From Progarchives.com, the ultimate progressive rock music website

TheGazzardian
Prog Reviewer
3 stars You release a pair of albums like OK Computer and Kid A, you set up a lot of expectations for every album you release thereafter. There'll be those who were stunned by both albums, elevate you to the status of genius, and immediately assume everything else you release will also be genius. There'll be those who liked them but assume that you have now peaked and will look at everything else with a jaded eye. And there will be those who just didn't "get it" and who look to new albums to prove that the hype is empty. You greatly reduce the possibility that someone will be able to come to your music without some pre-conceived notion of how good the music will be.

Myself, I hadn't really listened to anything Radiohead released after Kid A, so I had no idea where to expect Radiohead to be at this point, ten years later. Well, they have advanced since Kid A, but stylistically, they are not very far off. Electronics remain an important part of Radioheads sound, as do the thin, fragile vocals of Thom Yorke. And honestly, from my perspective, these are good things. Kid A never impressed me as it did others, but there was a cold, sterile, clinical feel to the music that, when I was in the right mood, could floor me.

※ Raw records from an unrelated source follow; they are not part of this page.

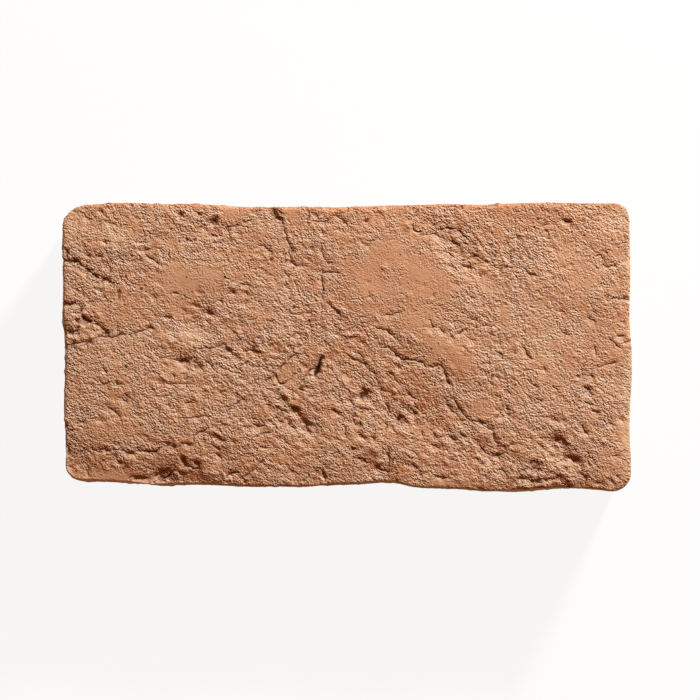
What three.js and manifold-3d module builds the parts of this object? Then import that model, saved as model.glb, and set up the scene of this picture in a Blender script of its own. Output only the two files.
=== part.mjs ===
// A hand-moulded clay brick, fired in one piece.
//
// The clot of clay is thrown into a sanded mould, so five faces carry what the clay did
// there: soft wavy edges, rounded corners, folds that never closed, pits and dragged sand.
// The sixth face, the bed, is struck off level along the top of the mould. Here it lies on
// the ground at z = 0, with the length along X, the width along Y and the moulded face up.
//
// Millimetres. Places on a face are shares of its half length and half width, from -1 to 1,
// so that they stay on the brick when a size changes; widths and depths are real sizes.

import * as THREE from 'three';
import { mergeVertices } from 'three/addons/utils/BufferGeometryUtils.js';
import Module from 'manifold-3d';

// ---------------------------------------------------------------- driving dimensions

const LENGTH = 240;
const WIDTH = 120;
const THICKNESS = 55;

const CORNER_RADIUS = 8.5; // upright corners, seen from above
const ARRIS_RADIUS = 1.5; // rounding between the moulded faces
const BED_TRIM = 1.2; // clay struck off below the bed, through the lower rounding

const FACE_DROOP = 0.5; // how far the moulded face sinks at its rim
const FACE_DROOP_REACH = 6; // and how fast that dies away inwards
const SIDE_BULGE = 0.6; // how far each side draws in from mid height to its arrises
const SIDE_WAVE = 0.25; // height of the slow waves along the sides
const SIDE_WAVE_LENGTH = 62;

const CELL = 5; // size of the facets in the middle of a face
const EDGE_CROWDING = 0.42; // 0 spaces the facets evenly, 0.5 packs them to the edges

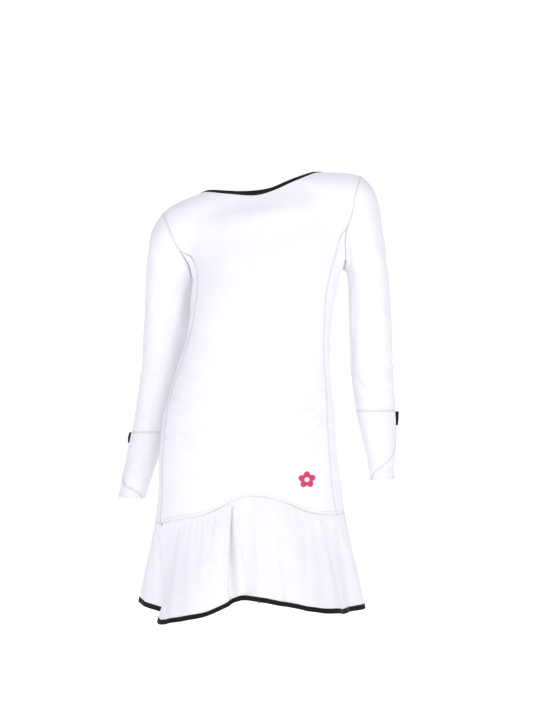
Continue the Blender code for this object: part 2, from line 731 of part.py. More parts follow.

Here, we have a bit more warmth than we did on Kid A, which for me makes this album more listenable more often. There is something of an organic sound to the electronics this time, and I think that the guitar playing helps a lot as well. We are still talking music that emphasizes musical texture over melody. And there is a fragility to this music, partially because of Thom Yorke's unique singing style where at times he almost mumbles, and partially because of the music is not incredibly dense, but this fragility is countered with a solid base on the drums that creates a really interesting dynamic.

Being more approachable is good, but this album rarely reaches any high heights for me. Thom Yorke's mumbling makes some of the songs seem to lose out on their meaning; there are no great revelations here. Still, nothing bores here either.

Unsure? Check out the track Feral. It is the most perfect build up of atmosphere in this album, I think, although it is also the shortest track.